Lichtenauer launched his home radio network in 2003, then put it up publicly in early 2004. His software plays shows that correspond with today's date in history, selects show and filler music of appropriate length to fit the schedule, and updates the program guide on AM 1710's website. Today he broadcasts via transmitter to homes within a one-mile radius of his own, but also streams online around the world. His station's bandwidth accommodates about 1,500 listeners at a time.

The broadcast may be automated, but Lichtenauer still puts a great deal of work into the audio quality, making sure his collection is listenable and enjoyable by cleaning up files, improving the sound, and buying the best quality shows he can find from OTR dealers.

And a lot of care goes into the metadata, the information that accompanies each show. Lichtenauer makes sure that all his shows have the correct episode titles and original air dates — details that frequently fall by the wayside in the high-volume world of MP3s.

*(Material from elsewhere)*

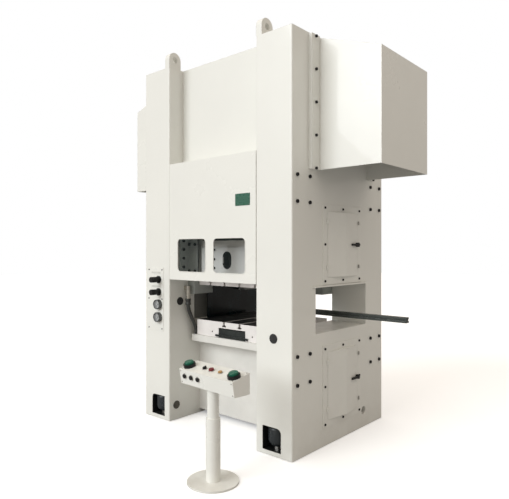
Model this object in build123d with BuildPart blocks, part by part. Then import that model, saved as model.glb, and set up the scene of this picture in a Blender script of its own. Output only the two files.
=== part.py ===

The "Theater of the Mind" may have faded from the media landscape, dissipating back into the air from which it came, but the shows have endured, socked away in closets and garages and basements for decades. They have stubbornly survived from format to format while waiting to be discovered by new generations.

Sure, Folk says, his clientele includes older collectors revisiting their past, but he also sells to museum directors, educators, even long-haul truckers looking for something to make the miles tick by more quickly. And many younger listeners are tuning in, too, he says, "simply because it's good entertainment."